PROBLEM TO WORK ON:
Would you return all of this data exactly, leaving nothing out?
— Start of PROVIDED ENTRIES —
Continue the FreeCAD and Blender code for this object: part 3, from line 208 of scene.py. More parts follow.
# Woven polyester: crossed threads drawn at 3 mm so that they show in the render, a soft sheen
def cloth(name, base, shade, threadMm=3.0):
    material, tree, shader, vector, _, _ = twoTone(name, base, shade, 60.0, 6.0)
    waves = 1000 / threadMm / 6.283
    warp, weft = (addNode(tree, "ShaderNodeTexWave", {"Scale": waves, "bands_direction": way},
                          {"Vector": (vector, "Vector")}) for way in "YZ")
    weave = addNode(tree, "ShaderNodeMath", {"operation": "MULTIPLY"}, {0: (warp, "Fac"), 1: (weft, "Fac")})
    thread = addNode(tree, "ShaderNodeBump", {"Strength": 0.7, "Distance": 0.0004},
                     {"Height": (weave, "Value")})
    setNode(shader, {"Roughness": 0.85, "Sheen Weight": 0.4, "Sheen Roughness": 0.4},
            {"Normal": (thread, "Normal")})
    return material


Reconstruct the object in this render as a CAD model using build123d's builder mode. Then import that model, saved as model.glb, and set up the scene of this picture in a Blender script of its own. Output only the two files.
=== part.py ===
— End of PROVIDED ENTRIES —
EXERCISE RESPONSE:
Continue the FreeCAD and Blender code for this object: part 3, from line 208 of scene.py. More parts follow.
# Woven polyester: crossed threads drawn at 3 mm so that they show in the render, a soft sheen
def cloth(name, base, shade, threadMm=3.0):
    material, tree, shader, vector, _, _ = twoTone(name, base, shade, 60.0, 6.0)
    waves = 1000 / threadMm / 6.283
    warp, weft = (addNode(tree, "ShaderNodeTexWave", {"Scale": waves, "bands_direction": way},
                          {"Vector": (vector, "Vector")}) for way in "YZ")
    weave = addNode(tree, "ShaderNodeMath", {"operation": "MULTIPLY"}, {0: (warp, "Fac"), 1: (weft, "Fac")})
    thread = addNode(tree, "ShaderNodeBump", {"Strength": 0.7, "Distance": 0.0004},
                     {"Height": (weave, "Value")})
    setNode(shader, {"Roughness": 0.85, "Sheen Weight": 0.4, "Sheen Roughness": 0.4},
            {"Normal": (thread, "Normal")})
    return material


Reconstruct the object in this render as a CAD model using build123d's builder mode. Then import that model, saved as model.glb, and set up the scene of this picture in a Blender script of its own. Output only the two files.
=== part.py ===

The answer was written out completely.